10 CI/CD Best Practices for DevOps Success

Continuous Integration and Continuous Delivery/Deployment is a practice that has been around for over 20 years and yet many teams still struggle to implement it properly. There is a huge incentive to get CI/CD right, teams that implement CI/CD well, develop software more quickly, deploy more frequently, and experience fewer failures. 

Continuous Integration is the practice of continually checking changes before merging them into a central source code repository. The goal is to quickly validate changes, or rapidly provide feedback to software engineers so they fix issues before the code is merged. 

Continuous Delivery or Continuous Deployment is the practice of rapidly deploying changes and typically features validating those changes in test and staging environments. Continuous Delivery requires a manual approval or trigger to deploy changes while Continuous Deployment is fully-automated. For this article, we’ll focus on best practices when using both CI and CD together and how they complement each other.
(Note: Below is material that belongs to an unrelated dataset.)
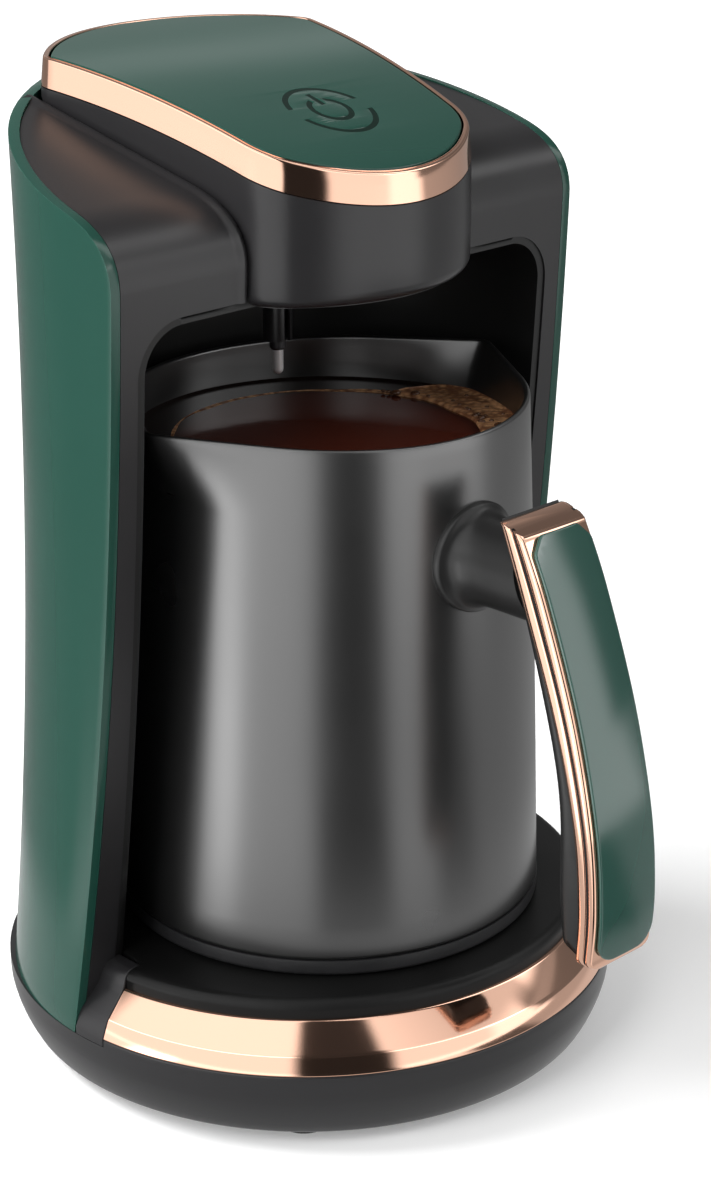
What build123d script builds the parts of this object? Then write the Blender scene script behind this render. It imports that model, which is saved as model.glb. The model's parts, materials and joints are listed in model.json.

Following CI/CD best practices is critical for software engineering and operations teams because it impacts every part of the process. Improving quality, making engineers more productive, allowing businesses to shorten the time to deliver critical features and much more. Let’s dive into how to get the most out of your engineering organization by using CI/CD best practices. 

This is part of a series of articles about CI/CD Pipelines.

1. Commit Early, Commit Often

Committing early and often allows CI/CD to operate and provide rapid feedback to developers who can then make changes to finalize changes for deployment. It is our first best practice because rapid commits enable teams to get the most out of CI/CD. Specifically, because atomic commits are small changes made rapidly, are easier to test, easier to validate, easier to roll back, and provide the best basis for faster iteration. 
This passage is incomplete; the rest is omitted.